The in game performance of OpenRW was worse than it should be. I investigated why and made great performance improvements on an important platform: laptop GPUs. This post covers the investgation and the changes made.

Testing Performance

OpenRW has a “test mode” that spawns several vehicles and pick-ups in a central location. Performance in this spot isn’t great, so I started there. I took samples from two angles, looking at the horizon and looking at the ground. There was quite a difference in performance between the two situations.

View Frame time Draws
Ground 7.3 ms 191
Horizon 17.7 ms 1035

CPU Profiling with Perf

To try and understand what is happening I began profiling with perf. I ran perf in the following way, which spawns sleep but records samples from rwgame (the process name for OpenRW), an easy way to record for a fixed length of time.
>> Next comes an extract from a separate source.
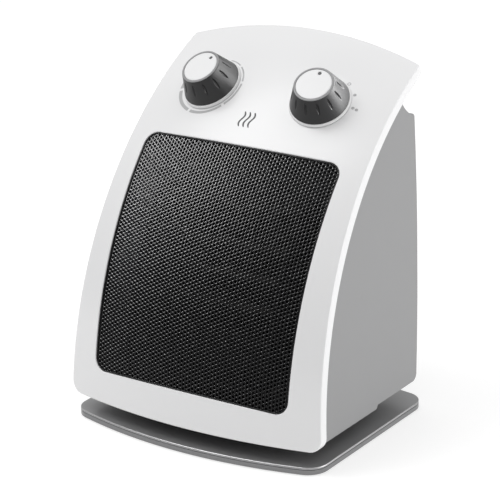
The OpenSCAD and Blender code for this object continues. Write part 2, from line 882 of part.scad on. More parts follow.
module motor_rotor() {
    color("#8b8f93") translate([0, stator_y, fan_z]) rotate([-90, 0, 0]) difference() {
        cylinder(r = rotor_r, h = stator_t);
        translate([0, 0, -1]) cylinder(r = shaft_r - 0.02, h = stator_t + 2);
    }
}

module motor_stator() {
    color("#6f7478") translate([0, stator_y, fan_z]) rotate([-90, 0, 0]) difference() {
        union() {
            translate([-28, -20, 0]) cube([56, 40, stator_t]);
            translate([-28, 20 - eps, 0]) cube([14, 22, stator_t]);
            translate([14, 20 - eps, 0]) cube([14, 22, stator_t]);
            translate([-28, 34, 0]) cube([56, 10, stator_t]);
        }
        translate([0, 0, -1]) cylinder(r = rotor_r + rotor_gap, h = stator_t + 2);
        for (x = [-22, 22]) translate([x, 0, -1]) cylinder(r = screw_r + 0.1, h = stator_t + 2);
    }
}

module motor_coil() {
    color("#b5651d") translate([0, stator_y - 3, fan_z - 39]) difference() {
        translate([-13.8, 0, -8]) cube([27.6, stator_t + 6, 16]);
        translate([-14, 3 - 0.1, -5.1]) cube([28, stator_t + 0.2, 10.2]);
    }
}

// Bridge with the bearing pocket, on one side of the stator
module motor_bridge() {
    difference() {
        union() {
            for (x = [-1, 1]) {
                translate([x * 22, 0, 0]) cylinder(r = 5, h = bridge_gap);
            }
            translate([-22, -5, bridge_gap - bridge_t]) cube([44, 10, bridge_t]);
            translate([0, 0, bridge_gap - bridge_t]) cylinder(r = 7, h = bridge_t + 2);
        }
        translate([0, 0, -1]) cylinder(r = 4, h = 20);
        for (x = [-22, 22]) translate([x, 0, -1]) cylinder(r = screw_r + 0.1, h = 20);
    }
}
module motor_front_bridge() {
    color("#c4c7ca") translate([0, stator_y, fan_z]) rotate([90, 0, 0]) motor_bridge();
}
module motor_rear_bridge() {
    color("#c4c7ca") translate([0, stator_y + stator_t, fan_z]) rotate([-90, 0, 0]) motor_bridge();
}

module motor_bushes() {
    color("#b08d57") for (y = [stator_y - bridge_gap - 2, stator_y + stator_t + 1.5])
        translate([0, y, fan_z]) rotate([-90, 0, 0]) difference() {
            cylinder(r = 4, h = bridge_gap + 0.5);
            translate([0, 0, -1]) cylinder(r = shaft_r + 0.02, h = 10);
        }
}

// ---------- tip-over switch, mains entry ----------

module tip_switch_case() {
    z0 = body_z0 + rear_step + wall;
    color("#303030") translate([tip_at[0], tip_at[1], z0]) difference() {
        translate([-tip_case[0] / 2, -tip_case[1] / 2, 0]) cube(tip_case);
        translate([0, 0, -1]) cylinder(r = tip_r + 0.06, h = 8);
        translate([0, 0, 5]) cylinder(r = 5.2, h = tip_case[2] - 7);
    }
}

module tip_plunger() {
    z0 = body_z0 + rear_step + wall;
    collar_z = z0 + 5 + tip_travel + 0.1;
    color("#d04030") translate([tip_at[0], tip_at[1], 0]) {
        translate([0, 0, tip_rest_z + 2]) cylinder(r = tip_r, h = collar_z + 4 - tip_rest_z - 2);
        translate([0, 0, tip_rest_z]) cylinder(r1 = tip_r - 1.2, r2 = tip_r, h = 2 + eps);
        translate([0, 0, collar_z]) cylinder(r = 4.9, h = 1.5);
    }
}

// Points of one ring of a coil's wire, at a turn angle
function coil_ring(a, r, wire, pitch, sides) = [for (k = [0 : sides - 1])
    let (q = 360 * k / sides)
    [(r + wire * cos(q)) * cos(a), (r + wire * cos(q)) * sin(a), pitch * a / 360 + wire * sin(q)]];

module coil(r, wire, pitch, turns, sides = 6, steps = 16) {
    rings = turns * steps;
    points = [for (i = [0 : rings], p = coil_ring(360 * i / steps, r, wire, pitch, sides)) p];
    walls = [for (i = [0 : rings - 1], k = [0 : sides - 1]) let (n = (k + 1) % sides)
        [i * sides + k, (i + 1) * sides + k, (i + 1) * sides + n, i * sides + n]];
    ends = [[for (k = [0 : sides - 1]) k], [for (k = [sides - 1 : -1 : 0]) rings * sides + k]];
    polyhedron(points, concat(walls, ends));
}

module tip_spring() {
    z0 = body_z0 + rear_step + wall + 5 + tip_travel + 0.1 + 1.5;
    z1 = body_z0 + rear_step + wall + tip_case[2] - 2;
    color("silver") translate([tip_at[0], tip_at[1], z0 + 0.45])
        coil(3.9, 0.4, (z1 - z0 - 0.9) / 5, 5);
}

module terminal_block() {
    color("#f0efe8") translate([-46, 49, body_z0 + rear_step + wall]) difference() {
        translate([-16, -7, 0]) cube([32, 14, 12]);
        for (x = [-10, 0, 10]) translate([x, -8, 6]) rotate([-90, 0, 0])
            cylinder(r = 2, h = 16);
        for (x = [-10, 0, 10]) translate([x, 0, 7]) cylinder(r = 1.8, h = 10);
    }
}

module cord_grommet() {
    at_y = rear_y - 5.4;
    color("#222222") translate([inlet_at[0], at_y, inlet_at[1]]) rotate([-90, 0, 0]) difference() {
        union() {
            cylinder(r = inlet_r - 0.05, h = 6);
            translate([0, 0, 3.8]) cylinder(r = 7, h = 2.2);
            translate([0, 0, -1.6]) cylinder(r = 7, h = 2);
        }
        translate([0, 0, -5]) cylinder(r = 3.2, h = 20);
    }
}

// ---------- fasteners ----------

module shell_screws() {
    color("silver") at_shell_screws() translate([0, 0, seam_y + 8]) screw(18);
}
module plinth_screws() {
    color("silver") at_plinth_screws() translate([0, 0, foot_h + 1.2]) rotate([180, 0, 0])
        intersection() {
            screw(18);
            translate([0, 0, -30]) cylinder(r = 10, h = 31.1);
        }
}
module bracket_screws() {
    color("silver") at_bracket_screws() translate([0, 0, -bracket_d])
        rotate([180, 0, 0]) screw(6);
}
module motor_screws() {
    color("silver") at_motor_screws() translate([0, 0, stator_y + stator_t + bridge_gap])
        screw(stator_t + 2 * bridge_gap + 3);
}
module frame_screws() {
    color("silver") at_frame_screws() translate([0, 0, shroud_y - 3]) rotate([180, 0, 0]) screw(5);
}

front_panel();
grille_bezel();
grille_mesh();
front_shell();
rear_shell();
neck();
plinth_top();
plinth_base();
rubber_feet();
thermostat_knob();
thermostat_knob_cap();
thermostat_spindle();
thermostat_case();
mode_knob();
mode_knob_cap();
mode_spindle();
mode_switch_case();
spindle_nuts();
control_bracket();
heater_frame();
outlet_duct();
ptc_fins();
ptc_plates();
ptc_terminals();
thermal_cutout();
thermal_fuse();
fan_shroud();
impeller();
motor_shaft();
motor_rotor();
motor_stator();
motor_coil();
motor_front_bridge();
motor_rear_bridge();
motor_bushes();
tip_switch_case();
tip_plunger();
tip_spring();
terminal_block();
cord_grommet();
shell_screws();
plinth_screws();
bracket_screws();
motor_screws();
frame_screws();
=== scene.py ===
"""Looks of a compact ceramic fan heater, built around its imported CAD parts.

Lengths are millimetres in this file and become metres in the meshes; lights and the camera are
placed in metres. The numbers that the visible shapes share with the CAD come first, and keep the
CAD's names. DIAL_FOOT, DIAL_FOOT_H and DOT_R differ slightly from the CAD, for the looks.
"""

import math

import bmesh
import bpy
import numpy as np
from mathutils import Matrix, Vector


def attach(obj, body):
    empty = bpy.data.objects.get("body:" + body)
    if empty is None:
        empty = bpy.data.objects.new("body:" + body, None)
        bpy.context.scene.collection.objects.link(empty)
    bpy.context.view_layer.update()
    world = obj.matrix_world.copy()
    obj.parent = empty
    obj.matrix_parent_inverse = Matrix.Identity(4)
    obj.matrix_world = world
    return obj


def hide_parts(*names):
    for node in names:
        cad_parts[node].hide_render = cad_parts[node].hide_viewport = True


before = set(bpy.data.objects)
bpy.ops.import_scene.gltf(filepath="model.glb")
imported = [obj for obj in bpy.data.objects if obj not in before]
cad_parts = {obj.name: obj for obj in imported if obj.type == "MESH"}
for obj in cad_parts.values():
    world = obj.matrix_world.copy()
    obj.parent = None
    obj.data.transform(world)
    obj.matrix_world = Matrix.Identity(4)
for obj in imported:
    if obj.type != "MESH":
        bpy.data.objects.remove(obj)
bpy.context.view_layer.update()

MM = 0.001

# ---------- the shape that the panel, the grille and the dials share ----------

AXIS_Y, AXIS_Z = 170.8, 13.5
HALF_W, TOP_X = 94.5, 84.4
BOW = 12.4
CROWN_R = 232.5 + BOW
BOW_R = (HALF_W**2 + BOW**2) / (2 * BOW)
BODY_Z0 = 14.5
PANEL_Z0 = BODY_Z0 + 0.9
TOP_ANGLE = 64.9
ARCH_ANGLE = TOP_ANGLE + 1.1
TOP_ARCH = 8.6
FLANGE_D = 6.3
SKIN_T = 2.4
BOTTOM_CORNER_R = 8.0
TOP_CORNER_R = 2.0
OUTLET_W = 145.0
OUTLET_LOW, OUTLET_HIGH = 5.6, 43.8
OUTLET_MID = (OUTLET_LOW + OUTLET_HIGH) / 2
OUTLET_R = 9.0
BEZEL_W = 1.0
DIAL_X, DIAL_ANGLE = 40.2, 53.0
DIAL_R, DIAL_RIM_R, DIAL_H = 19.1, 12.8, 17.5
DIAL_GAP, DIAL_FOOT, DIAL_FOOT_H = 0.5, 0.8, 0.9
CAP_R = DIAL_RIM_R - 1.3
GRIPS, GRIP_W, GRIP_LENGTH, GRIP_DEPTH = 12, 1.5, 7.4, 0.9
DOT_AT, DOT_R = 8.7, 1.3
THERMOSTAT_ZERO = 28.0

# ---------- the plinth's outline ----------

PLINTH_HALF, PLINTH_D = 92.5, 153.6
PLINTH_BOW, PLINTH_REAR_BOW = 14.8, 7.5
PLINTH_R = 14.0
PLINTH_Z, PLINTH_TOP_T = 5.3, 1.4
PLINTH_SCREW_X, PLINTH_SCREW_Y, PLINTH_SCREW_R = 44, (-24, 34), 1.8
PLUNGER_AT, PLUNGER_R = (30, 22), 4.0


def sind(a):
    return np.sin(np.radians(a))


def cosd(a):
    return np.cos(np.radians(a))


def barrel_r(x):
    """Radius of the barrel at the distance x from the middle."""
    return CROWN_R - BOW_R + np.sqrt(BOW_R * BOW_R - x * x)


TOP_Z = AXIS_Z + barrel_r(TOP_X) * sind(TOP_ANGLE)
SIDE_SLOPE = (HALF_W - TOP_X) / (TOP_Z - PANEL_Z0)
SIDE_LEAN = math.degrees(math.atan(SIDE_SLOPE))
ARCH_R = (TOP_X**2 + TOP_ARCH**2) / (2 * TOP_ARCH)
ARCH_MID = barrel_r(TOP_X) * sind(TOP_ANGLE - ARCH_ANGLE) + TOP_ARCH - ARCH_R
OUTLET_H = 2 * (CROWN_R - BOW / 2) * sind((OUTLET_HIGH - OUTLET_LOW) / 2)


def panel_x(z):
    """Half width of the panel at a height."""
    return HALF_W - SIDE_SLOPE * (z - PANEL_Z0)


def surface(b, a, depth=0.0):
    """Points at a depth under the face, from the radians across it (b) and up its curve (a)."""
    r = CROWN_R - BOW_R + (BOW_R - depth) * np.cos(b)
    x = (BOW_R - depth) * np.sin(b)
    return np.stack([x, AXIS_Y - r * np.cos(a), AXIS_Z + r * np.sin(a)], -1)


def normal(b, a):
    """The face's outward normals at the angles b and a."""
    return np.stack([np.sin(b), -np.cos(b) * np.cos(a), np.cos(b) * np.sin(a)], -1)


def angles(p):
    """The angles (b, a) of points near the panel's face."""
    up, back = p[..., 2] - AXIS_Z, AXIS_Y - p[..., 1]
    return np.arctan2(p[..., 0], np.hypot(up, back) - CROWN_R + BOW_R), np.arctan2(up, back)


def unit(v):
    return v / np.linalg.norm(v, axis=-1, keepdims=True)


def dot(p, q):
    return (p * q).sum(-1, keepdims=True)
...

$ perf record -p $(pidof rwgame) sleep 15

Once the process exits, perf record writes out a file containing the samples it took. The data can be viewed in the terminal by running perf report. I recorded a few sessions looking at the horizon, and the report was roughly the same each time.

Perf Report Output

The top two most sampled methods are within the Intel GPU driver, followed by bullet (I’m not sure what causes the odd symbol names like 0x0000000000007e45). It is clear that a lot of time is spent in the driver, more than I would expect for such a simple scene.

Since the CPU profile shows a lot of time in the driver, I suspected that the OpenGL usage was far from optimal. To see what was happening between OpenRW and the driver, I needed to take a look at the GL calls. There’s some good tools for this these days: RenderDoc and apitrace being the most portable.
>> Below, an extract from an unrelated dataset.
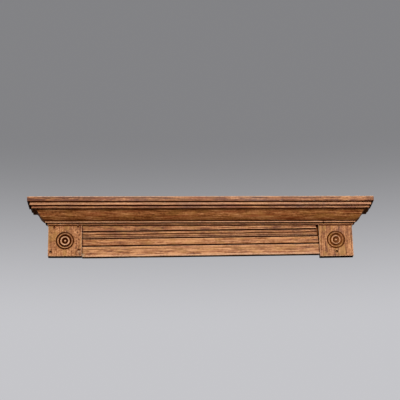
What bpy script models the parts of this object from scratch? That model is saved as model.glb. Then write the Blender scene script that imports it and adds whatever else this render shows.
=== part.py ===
"""Oak door header: a cap board and a mitred crown moulding above a reeded board and two corner blocks.

Metres, +Z up. The wall is the plane y = 0 and the front faces -Y. The height z = 0 is that of the
right bullseye's centre, and x = 0 is the middle of the header. A moulding's projection is measured out
from the faces of the corner blocks.
"""
import math

import bmesh
import bpy
from mathutils import Matrix, Vector

# Gaps
JOINT_GAP = 0.0003
FRIEZE_END_GAP = 0.0011

# Corner blocks
LENGTH_OVER_BLOCKS = 1.132
BLOCK_WIDTH = 0.125
BLOCK_THICKNESS = 0.028
LEFT_BLOCK_BELOW_CENTRE = 0.0593
RIGHT_BLOCK_BELOW_CENTRE = 0.0631
LEFT_BULLSEYE_DROP = 0.0018
BLOCK_TOP_GAP = 0.0006
BLOCK_ARRIS = 0.0009
RIGHT_BLOCK_TURN = math.radians(1.0)

# Turned bullseye in a block's face, ring by ring from its centre outwards
BUTTON_RADIUS = 0.0050
INNER_GROOVE_WIDTH = 0.0055
INNER_BEAD_WIDTH = 0.0086
MIDDLE_GROOVE_WIDTH = 0.0040
OUTER_BEAD_WIDTH = 0.0072
OUTER_GROOVE_WIDTH = 0.0026
RIM_WIDTH = 0.0008
# Turned bullseye, as depths below the face of its block
INNER_GROOVE_DEPTH = 0.0064
MIDDLE_GROOVE_DEPTH = 0.0062
OUTER_GROOVE_DEPTH = 0.0044
BEAD_TOP_DEPTH = 0.0004
LATHE_CLEARANCE = 0.003
ROSETTE_SIDES = 40
RING_STEPS = 10

# Nail holes in the blocks, as (right of the bullseye's centre, above it)
NAIL_HOLE_RADIUS = 0.0025
NAIL_HOLE_DEPTH = 0.009
NAIL_HOLE_SIDES = 10
LEFT_NAIL_HOLES = ((-0.0520, -0.0430), (0.0516, -0.0360), (-0.0402, 0.0509), (0.0470, 0.0532))
RIGHT_NAIL_HOLES = ((0.0008, -0.0455),)

# Crown moulding: heights of its members, from its foot upwards
CROWN_BOTTOM = 0.0574
FOOT_LIP_HEIGHT = 0.0007
BEAD_RADIUS = 0.0029
BEAD_SPACING = 0.0005
OGEE_QUIRK_HEIGHT = 0.0020
OGEE_BELLY_HEIGHT = 0.0208
OGEE_HOLLOW_HEIGHT = 0.0135
LOWER_FILLET_HEIGHT = 0.0083
UPPER_FILLET_HEIGHT = 0.0129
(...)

OpenGL debugging with apitrace

OpenRW doesn’t do anything complicated so using apitrace to inspect the raw OpenGL calls is easy enough. I captured a trace of the Horizon scene like so:

$ apitrace trace -o test_mode.trace ./rwgame/rwgame -t

The trace can be viewed with the GUI trace viewer QApitrace, or inspected with command line tools.

QApitrace showing repeated calls to glEnable(GL_BLEND)

This trace shows a couple of issues:

  • Enable(GL_BLEND) is called repeatedly to no effect: a bug.
  • BufferData is called for each draw to upload data: expensive.
  • Each draw requires a new VAO be bound: expensive

State Caching

Calling Enable(GL_BLEND) repeatedly isn’t going to do us any favours, and could be obscuring some bugs elsewhere. This is the first thing I decided to fix as it shouldn’t have been happening in the first place. The rendering system is intended to cache the set state and only change it if we have to, but the method responsible, OpenGLRenderer::setBlend(bool) didn’t even check if we were trying to turn it on, it just called glEnable(GL_BLEND) no matter what. I corrected that and immediatley a few things broke:

Transparent elements not rendering correctly

The issue was just down to the map and particle system not enabling the blending state, even though they relied on it. This was overlooked previously because the bug in setBlend left the state enabled. After updating those call sites to set the correct state, it was fixed.

Buffer Updates

The next issue on the list is the per-draw data updates. Calling BufferData for each draw is expensive. I consulted the “Approaching Zero Driver Overhead” presentation for guidance, and decided to implement a simple solution:

  1. Determine the largest UBO size available from the driver.
  2. Decide how many draw calls worth of data can fit inside a single UBO.
  3. Then, Per-Draw:
    1. If we have run out of space in our UBO, reset the counter and get new storage with BufferData.
    2. use MapBuffer with the offset for our current draw data, copy the data into the buffer and unmap.
    3. Bind the UBO at the offset for the current draw, and Draw.

This isn’t as extreme as using persistent mapping like the AZDO presentation suggests, but should at least avoid some of the pressure of re-allocating storage for each draw that the driver is still trying to use. It also has the benefit of not requiring OpenGL 4.0, unlike persistent mapping.

The result is a significant increase in performance, slicing several milliseconds off most frames. Revisiting the original test shows what impact the buffer update strategy has, a pretty reasonable 30% improvement.

View Frame time Draws
Ground 6.7 ms 250
Horizon 12.2 ms 1063

What’s Next

While 30% is a modest improvement in performance, there is more that can be gained by applying some further changes to how rendering works:

  • Allocating one buffer for multiple vertex and index data, to reduce buffer changes.
  • Copying draw data to buffers in larger batches.

But these can wait. Performance has improved enough already to make OpenRW playable so it is more important to fix gameplay issues and make sure it’s actually worth playing.